Scalability planning should account for seasonal peaks, carrier bursts, and downstream ERP processing limits. Event buffering, back-pressure controls, dead-letter handling, and replay mechanisms are essential. So is selective real-time processing. Not every event needs immediate ERP posting; some can be aggregated or staged to protect core finance systems while preserving operational visibility.
Resilience also depends on governance of reference data. Shipment events cannot be reconciled reliably if carrier codes, customer IDs, location masters, or charge taxonomies differ across systems. Many integration failures labeled as middleware issues are actually master data and process governance issues. Executive sponsors should treat data stewardship as part of the integration operating model.
Executive recommendations for implementation and ROI
Executives should evaluate logistics ERP middleware as a business control platform, not just an IT integration expense. The measurable outcomes include lower manual reconciliation effort, improved freight accrual accuracy, faster dispute resolution, better customer communication, and more reliable close processes.
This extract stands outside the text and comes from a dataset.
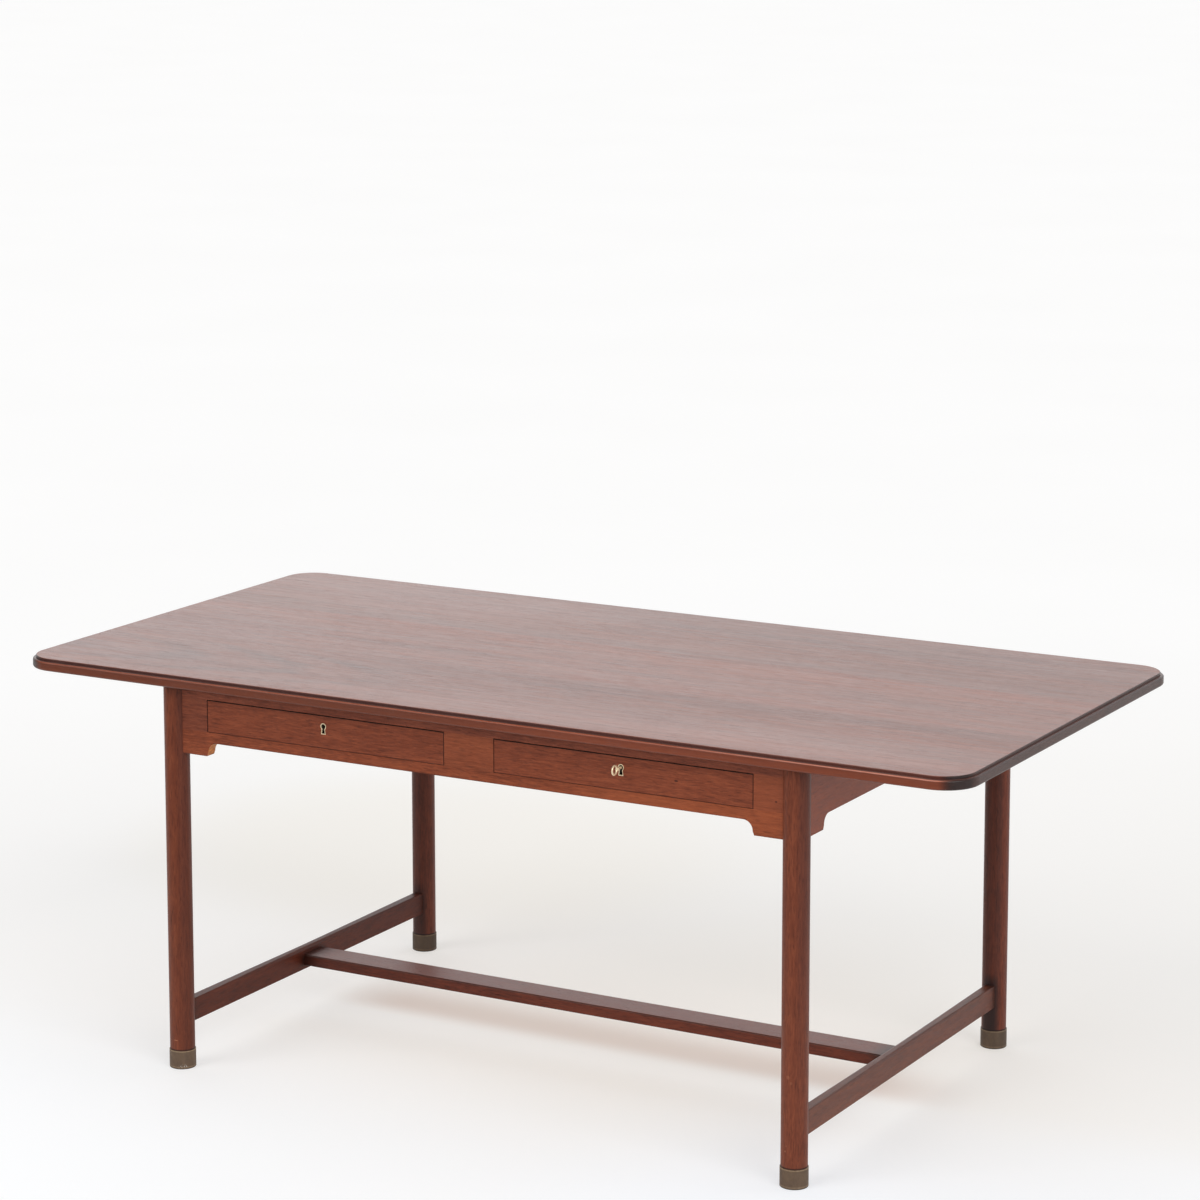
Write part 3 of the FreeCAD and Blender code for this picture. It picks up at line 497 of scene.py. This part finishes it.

These benefits compound when the same integration foundation supports returns, claims, inventory movements, and supplier collaboration.
A strong implementation roadmap starts with high-value event flows such as shipment departure, delivery confirmation, proof of delivery, freight invoice receipt, and charge dispute handling. From there, enterprises should establish canonical data models, API governance standards, observability baselines, and exception management workflows before scaling to additional regions or partners. This sequence reduces risk and creates reusable interoperability assets.
For SysGenPro clients, the strategic message is clear: logistics ERP middleware should unify shipment events and financial reconciliation into one connected enterprise systems capability. When designed as enterprise orchestration infrastructure, it improves operational synchronization, supports cloud modernization, and creates the visibility required for resilient, scalable logistics operations.